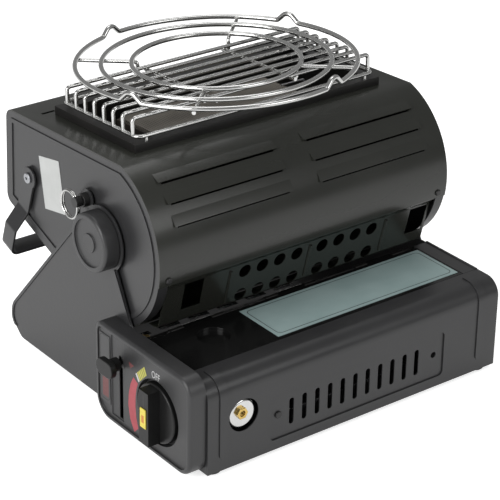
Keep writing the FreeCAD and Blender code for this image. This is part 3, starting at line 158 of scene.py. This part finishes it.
def finish(name, colour, second, roughness, patch, grain=(900.0, 60.0, 0.3), bump=0.05, depth=0.0002,
           metallic=0.0, specular=0.5):
    """A material with cloudy variation between two tones and two gloss levels, and a fine grain."""
    material = bpy.data.materials.new(name)
    material.use_nodes = True
    tree = material.node_tree
    shader = tree.nodes["Principled BSDF"]
    shader.inputs["Metallic"].default_value = metallic
    shader.inputs["Specular IOR Level"].default_value = specular
    wear = tree.nodes.new("ShaderNodeGroup")
    wear.node_tree = WEAR
    wear.inputs["Colour"].default_value = (*colour, 1.0)
    wear.inputs["Second Colour"].default_value = (*second, 1.0)
    wear.inputs["Patch Scale"].default_value = patch
    wear.inputs["Roughness Low"].default_value = roughness[0]
    wear.inputs["Roughness High"].default_value = roughness[1]
    tree.links.new(wear.outputs["Colour"], shader.inputs["Base Color"])
    tree.links.new(wear.outputs["Roughness"], shader.inputs["Roughness"])
    texture = tree.nodes.new("ShaderNodeGroup")
    texture.node_tree = GRAIN
    texture.inputs["Fine Scale"].default_value = grain[0]
    texture.inputs["Broad Scale"].default_value = grain[1]
    texture.inputs["Broad Share"].default_value = grain[2]
    relief = tree.nodes.new("ShaderNodeBump")
    relief.inputs["Strength"].default_value = bump
    relief.inputs["Distance"].default_value = depth
    tree.links.new(texture.outputs["Height"], relief.inputs["Height"])
    tree.links.new(relief.outputs["Normal"], shader.inputs["Normal"])
    return material


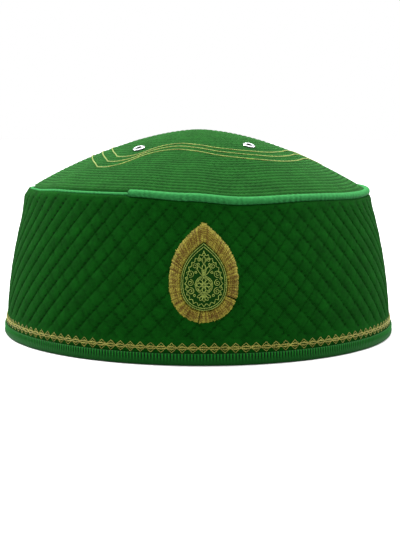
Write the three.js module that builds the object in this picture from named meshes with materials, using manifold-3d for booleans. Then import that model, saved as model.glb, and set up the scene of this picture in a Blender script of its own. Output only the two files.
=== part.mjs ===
// Kufi cap: a stiff cap of quilted cloth. A flared band carries a domed crown, with a cord in the
// seam between them, a bound lower edge, a drop-shaped patch at the front and metal eyelets in
// the crown. Millimetres, +Z up. The origin is the centre of the lower edge, the front faces -Y,
// and azimuths are turned from the front towards +X.

import * as THREE from 'three';
import { mergeVertices } from 'three/addons/utils/BufferGeometryUtils.js';
import Module from 'manifold-3d';

const wasm = await Module();
wasm.setup();

const radians = THREE.MathUtils.degToRad;

// Driving dimensions of the cloth walls
const BASE_RADIUS = 95;
const BAND_TOP_RADIUS = 82.8;
const BAND_HEIGHT = 66.6;
const BAND_WALL = 3;
const CROWN_RISE = 27.2;
const CROWN_WALL = 2.6;
const RIM_WAVE = 2;
const CLEARANCE = 0.3;

// The curves of the side and of the crown, as powers of a height share and a radius share
const BAND_CURVE = 1.9;
const CROWN_CURVE = 1.7;

// Cord and edge binding
const PIPING_DIAMETER = 3.6;
const PIPING_SHOWN = 0.9;
const BINDING_HEIGHT = 5.2;
const BINDING_WALL = 1;
const BINDING_BEVEL = 0.4;

// Front patch: a raised border round a field
const MEDALLION_WIDTH = 29;
const MEDALLION_HEIGHT = 41;
const MEDALLION_LEVEL = 38.6;
const MEDALLION_TURN = radians(1.4);
const BORDER_WIDTH = 4.6;
const BORDER_TIP = 8;
const BORDER_THICKNESS = 1;
const FIELD_THICKNESS = 0.6;

// Eyelets, set by hand on a ring round the top. A row's reach is its share of the ring's radius.
const EYELET_RING_RADIUS = 39;
const EYELET_SEATS = [
  { azimuth: 38.5, reach: 0.95 },
  { azimuth: 138, reach: 1 },
  { azimuth: -138, reach: 1 },
  { azimuth: -42, reach: 1.06 },
];
const EYELET_DIAMETER = 5.8;
const EYELET_BARREL = 3.8;
const EYELET_HOLE = 2.8;
const EYELET_FLANGE = 0.6;

// Fineness of the round shapes
const ROUND_STEPS = 72;
const BAND_STEPS = 9;
const CROWN_STEPS = 11;
const PIPING_SIDES = 8;
const EYELET_SIDES = 14;
const OUTLINE_STEPS = 42;

// The seam's wave round the front half: azimuths in degrees, heights as shares of RIM_WAVE
const WAVE = [
  { azimuth: -180, share: 0 },
  { azimuth: -105, share: 0 },
  { azimuth: -65, share: 0.5 },
  { azimuth: -50, share: 0.95 },
  { azimuth: -20, share: 0.95 },
  { azimuth: -3, share: 0.3 },
  { azimuth: 13, share: -0.5 },
  { azimuth: 35, share: -0.1 },
  { azimuth: 60, share: -0.4 },
  { azimuth: 100, share: 0 },
  { azimuth: 180, share: 0 },
];

// The drop outline of the front patch, as shares of its width and height: each row is a Bezier
// stretch down the right side, mirrored for the left
const DROP = [
  { bendX: 0.14, bendY: 0.41, leadX: 0.5, leadY: 0.27, endX: 0.5, endY: -0.11 },
  { bendX: 0.5, bendY: -0.36, leadX: 0.27, leadY: -0.5, endX: 0, endY: -0.5 },
];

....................

Give back each line above precisely as it stands.

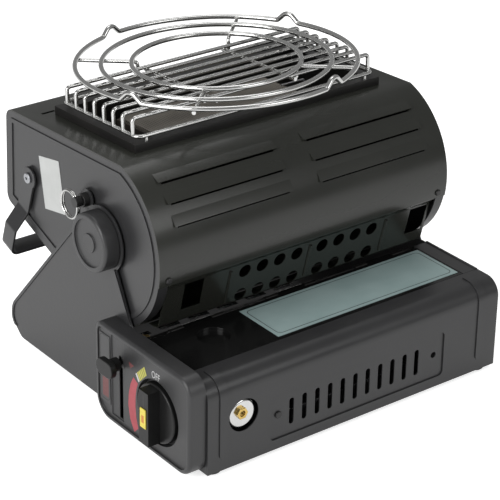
Keep writing the FreeCAD and Blender code for this image. This is part 3, starting at line 158 of scene.py. This part finishes it.
def finish(name, colour, second, roughness, patch, grain=(900.0, 60.0, 0.3), bump=0.05, depth=0.0002,
           metallic=0.0, specular=0.5):
    """A material with cloudy variation between two tones and two gloss levels, and a fine grain."""
    material = bpy.data.materials.new(name)
    material.use_nodes = True
    tree = material.node_tree
    shader = tree.nodes["Principled BSDF"]
    shader.inputs["Metallic"].default_value = metallic
    shader.inputs["Specular IOR Level"].default_value = specular
    wear = tree.nodes.new("ShaderNodeGroup")
    wear.node_tree = WEAR
    wear.inputs["Colour"].default_value = (*colour, 1.0)
    wear.inputs["Second Colour"].default_value = (*second, 1.0)
    wear.inputs["Patch Scale"].default_value = patch
    wear.inputs["Roughness Low"].default_value = roughness[0]
    wear.inputs["Roughness High"].default_value = roughness[1]
    tree.links.new(wear.outputs["Colour"], shader.inputs["Base Color"])
    tree.links.new(wear.outputs["Roughness"], shader.inputs["Roughness"])
    texture = tree.nodes.new("ShaderNodeGroup")
    texture.node_tree = GRAIN
    texture.inputs["Fine Scale"].default_value = grain[0]
    texture.inputs["Broad Scale"].default_value = grain[1]
    texture.inputs["Broad Share"].default_value = grain[2]
    relief = tree.nodes.new("ShaderNodeBump")
    relief.inputs["Strength"].default_value = bump
    relief.inputs["Distance"].default_value = depth
    tree.links.new(texture.outputs["Height"], relief.inputs["Height"])
    tree.links.new(relief.outputs["Normal"], shader.inputs["Normal"])
    return material


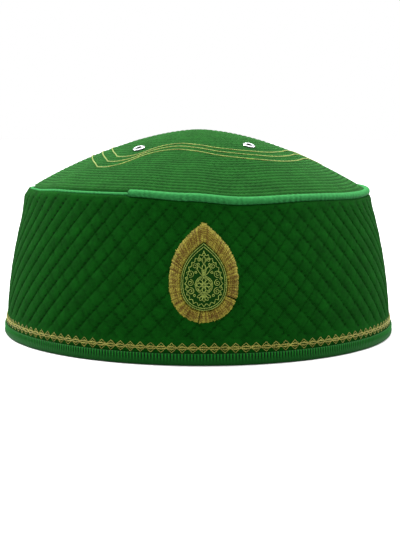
Write the three.js module that builds the object in this picture from named meshes with materials, using manifold-3d for booleans. Then import that model, saved as model.glb, and set up the scene of this picture in a Blender script of its own. Output only the two files.
=== part.mjs ===
// Kufi cap: a stiff cap of quilted cloth. A flared band carries a domed crown, with a cord in the
// seam between them, a bound lower edge, a drop-shaped patch at the front and metal eyelets in
// the crown. Millimetres, +Z up. The origin is the centre of the lower edge, the front faces -Y,
// and azimuths are turned from the front towards +X.

import * as THREE from 'three';
import { mergeVertices } from 'three/addons/utils/BufferGeometryUtils.js';
import Module from 'manifold-3d';

const wasm = await Module();
wasm.setup();

const radians = THREE.MathUtils.degToRad;

// Driving dimensions of the cloth walls
const BASE_RADIUS = 95;
const BAND_TOP_RADIUS = 82.8;
const BAND_HEIGHT = 66.6;
const BAND_WALL = 3;
const CROWN_RISE = 27.2;
const CROWN_WALL = 2.6;
const RIM_WAVE = 2;
const CLEARANCE = 0.3;

// The curves of the side and of the crown, as powers of a height share and a radius share
const BAND_CURVE = 1.9;
const CROWN_CURVE = 1.7;

// Cord and edge binding
const PIPING_DIAMETER = 3.6;
const PIPING_SHOWN = 0.9;
const BINDING_HEIGHT = 5.2;
const BINDING_WALL = 1;
const BINDING_BEVEL = 0.4;

// Front patch: a raised border round a field
const MEDALLION_WIDTH = 29;
const MEDALLION_HEIGHT = 41;
const MEDALLION_LEVEL = 38.6;
const MEDALLION_TURN = radians(1.4);
const BORDER_WIDTH = 4.6;
const BORDER_TIP = 8;
const BORDER_THICKNESS = 1;
const FIELD_THICKNESS = 0.6;

// Eyelets, set by hand on a ring round the top. A row's reach is its share of the ring's radius.
const EYELET_RING_RADIUS = 39;
const EYELET_SEATS = [
  { azimuth: 38.5, reach: 0.95 },
  { azimuth: 138, reach: 1 },
  { azimuth: -138, reach: 1 },
  { azimuth: -42, reach: 1.06 },
];
const EYELET_DIAMETER = 5.8;
const EYELET_BARREL = 3.8;
const EYELET_HOLE = 2.8;
const EYELET_FLANGE = 0.6;

// Fineness of the round shapes
const ROUND_STEPS = 72;
const BAND_STEPS = 9;
const CROWN_STEPS = 11;
const PIPING_SIDES = 8;
const EYELET_SIDES = 14;
const OUTLINE_STEPS = 42;

// The seam's wave round the front half: azimuths in degrees, heights as shares of RIM_WAVE
const WAVE = [
  { azimuth: -180, share: 0 },
  { azimuth: -105, share: 0 },
  { azimuth: -65, share: 0.5 },
  { azimuth: -50, share: 0.95 },
  { azimuth: -20, share: 0.95 },
  { azimuth: -3, share: 0.3 },
  { azimuth: 13, share: -0.5 },
  { azimuth: 35, share: -0.1 },
  { azimuth: 60, share: -0.4 },
  { azimuth: 100, share: 0 },
  { azimuth: 180, share: 0 },
];

// The drop outline of the front patch, as shares of its width and height: each row is a Bezier
// stretch down the right side, mirrored for the left
const DROP = [
  { bendX: 0.14, bendY: 0.41, leadX: 0.5, leadY: 0.27, endX: 0.5, endY: -0.11 },
  { bendX: 0.5, bendY: -0.36, leadX: 0.27, leadY: -0.5, endX: 0, endY: -0.5 },
];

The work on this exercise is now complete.